Monk is also baffled at the letter’s absence of any ‘scrutiny or criticism’ of China’s actions as ‘the core concerns driving the geopolitical changes’ in Australia and the region. But this is beside the point of the matter that the letter is seeking to address.

There are many legitimate criticisms of China’s behaviour internally and externally, none of which translate into a sound strategic rationale for AUKUS.

This is precisely why the government has resorted to offering vague potential threats to shipping routes and undersea communications infrastructure as retrospective justifications for AUKUS, which the letter explicitly points out are flawed.

Monk adds nothing substantive in his attempt to make a ‘crystal clear’ case for AUKUS.

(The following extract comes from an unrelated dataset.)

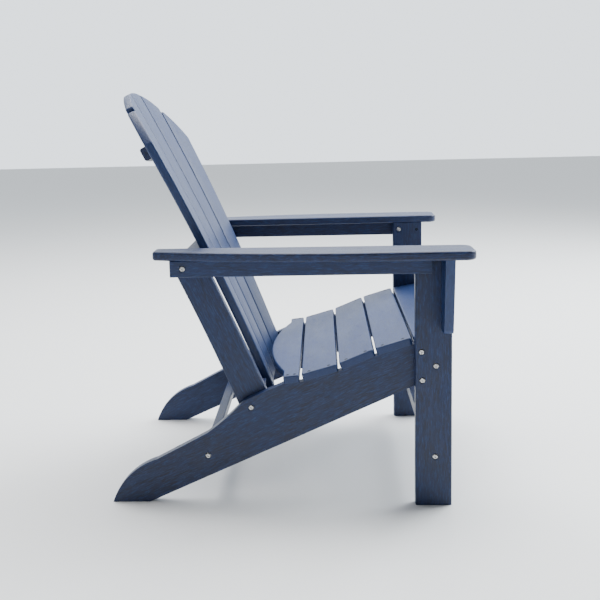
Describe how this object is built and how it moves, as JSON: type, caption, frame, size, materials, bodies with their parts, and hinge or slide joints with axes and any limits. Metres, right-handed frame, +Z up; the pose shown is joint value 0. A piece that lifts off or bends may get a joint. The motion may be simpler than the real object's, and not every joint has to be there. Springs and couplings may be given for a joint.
{
  "type": "adirondack chair",
  "caption": "Fixed adirondack chair in dark blue plastic lumber: contoured slat seat, fanned rounded back, wide bowed arms, sloping side rails that end in the rear feet.",
  "frame": {"origin": "on the floor, at the middle of the chair's footprint in width and depth", "axes": "+Z up, the chair faces -Y, +X towards the sitter's left"},
  "size_m": [0.714, 0.7724, 0.8908],
  "materials": {
    "lumber": "semi-matte navy blue poly lumber with a fine brushed grain along each board",
    "fasteners": "stainless steel button heads and nuts",
    "coated_screws": "dark coated steel screws, dull"
  },
  "bodies": {
    "root": {"arm_cross_rail": "lumber", "arm_left": "lumber", "arm_rail_front_bolts": "fasteners", "arm_rail_left": "lumber", "arm_rail_rear_bolts": "fasteners", "arm_rail_right": "lumber", "arm_right": "lumber", "arm_screws": "coated_screws", "back_screws": "coated_screws", "back_slat_1": "lumber", "back_slat_2": "lumber", "back_slat_3": "lumber", "back_slat_4": "lumber", "back_slat_5": "lumber", "corbel_left": "lumber", "corbel_right": "lumber", "corbel_screws": "coated_screws", "frame_nuts": "fasteners", "frame_screws": "coated_screws", "front_apron": "lumber", "front_leg_left": "lumber", "front_leg_right": "lumber", "front_stretcher": "lumber", "leg_bolts": "fasteners", "lower_back_rail": "lumber", "rear_stretcher": "lumber", "seat_screws": "coated_screws", "seat_slat_1": "lumber", "seat_slat_2": "lumber", "seat_slat_3": "lumber", "seat_slat_4": "lumber", "seat_slat_5": "lumber", "side_rail_left": "lumber", "side_rail_right": "lumber", "stretcher_bolts": "fasteners", "upper_batten": "lumber", "upright_bolts": "fasteners", "upright_left": "lumber", "upright_right": "lumber"}
  },
  "joints": []
}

Instead, he seeks to dismiss and deflect concerns raised in the letter about the potential risk to Australia of creeping illiberalism in our American ally by conjuring an image of Xi’s China as ‘comparable to Nazi Germany’, supposedly destined by the ‘programmatic attitude’ of the CCP to seek to overturn the liberal international order sustained by ‘Pax Americana’.

Monk must suppose enough time has passed to safely resurrect the same hysterical nonsense used to make the case for invading Iraq, when Saddam Hussein was depicted as ‘the new Hitler’ threatening the West with his non-existent weapons of mass destruction.

Yes, there are deplorable things about the government of China (along with many other governments Australia officially supports), but that doesn’t necessarily make China a threat to Australia, much less a threat that is addressed by AUKUS.

This brings us to the third and final point of the open letter.

That the government should not proceed with AUKUS until and unless it adequately addresses the questions and issues raised by committing to a robust national debate.

How that debate proceeds, and where it leads, is not for national security elites to determine, or 100 academics for that matter.

It is the responsibility of that same vibrant civil society that Monk sees only fit to deride, and for each Australian to contemplate whether AUKUS is a judicious use of $368 billion of public money.